Pragya’s candour has opened up a vital debate on the core values of Indian polity. This puts BJP in a tricky position. Thakur has won and so have others who are part of the parliamentary party that Modi leads. Will the party act against Pragya and like-minded others?
The issue received further currency when actor-politician Kamal Haasan called Godse “independent India’s first terrorist, who was a Hindu.” It invited protests and a Tamil Nadu minister threatened to gouge Kamal’s eyes. Undoubtedly, the issue raises extreme reactions. The threatened actions go well beyond civilized discourse.

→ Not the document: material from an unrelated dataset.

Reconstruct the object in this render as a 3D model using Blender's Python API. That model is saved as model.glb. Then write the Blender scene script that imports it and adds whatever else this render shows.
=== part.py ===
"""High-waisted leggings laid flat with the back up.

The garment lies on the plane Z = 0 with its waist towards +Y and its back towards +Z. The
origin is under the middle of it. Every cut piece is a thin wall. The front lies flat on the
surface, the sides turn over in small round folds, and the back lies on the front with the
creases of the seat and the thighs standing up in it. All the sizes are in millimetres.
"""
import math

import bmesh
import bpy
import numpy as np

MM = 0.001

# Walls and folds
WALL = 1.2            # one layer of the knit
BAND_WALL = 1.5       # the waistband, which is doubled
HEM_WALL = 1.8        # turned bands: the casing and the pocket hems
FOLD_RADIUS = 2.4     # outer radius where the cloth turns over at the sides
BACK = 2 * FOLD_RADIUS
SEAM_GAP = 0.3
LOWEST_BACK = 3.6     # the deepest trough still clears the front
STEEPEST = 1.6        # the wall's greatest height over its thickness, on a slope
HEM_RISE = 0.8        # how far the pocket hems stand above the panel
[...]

BJP is today India’s most dominant political party having just won a huge mandate to govern the nation. Its members and affiliate organisations have political beliefs. Hence, it is both important and essential for Modi and Shah to clarify the position on Gandhi and Godse, and not leave an obvious conflict hanging and festering. Doing that would stretch the thinking in opposite directions, harming both the party and the nation as a whole.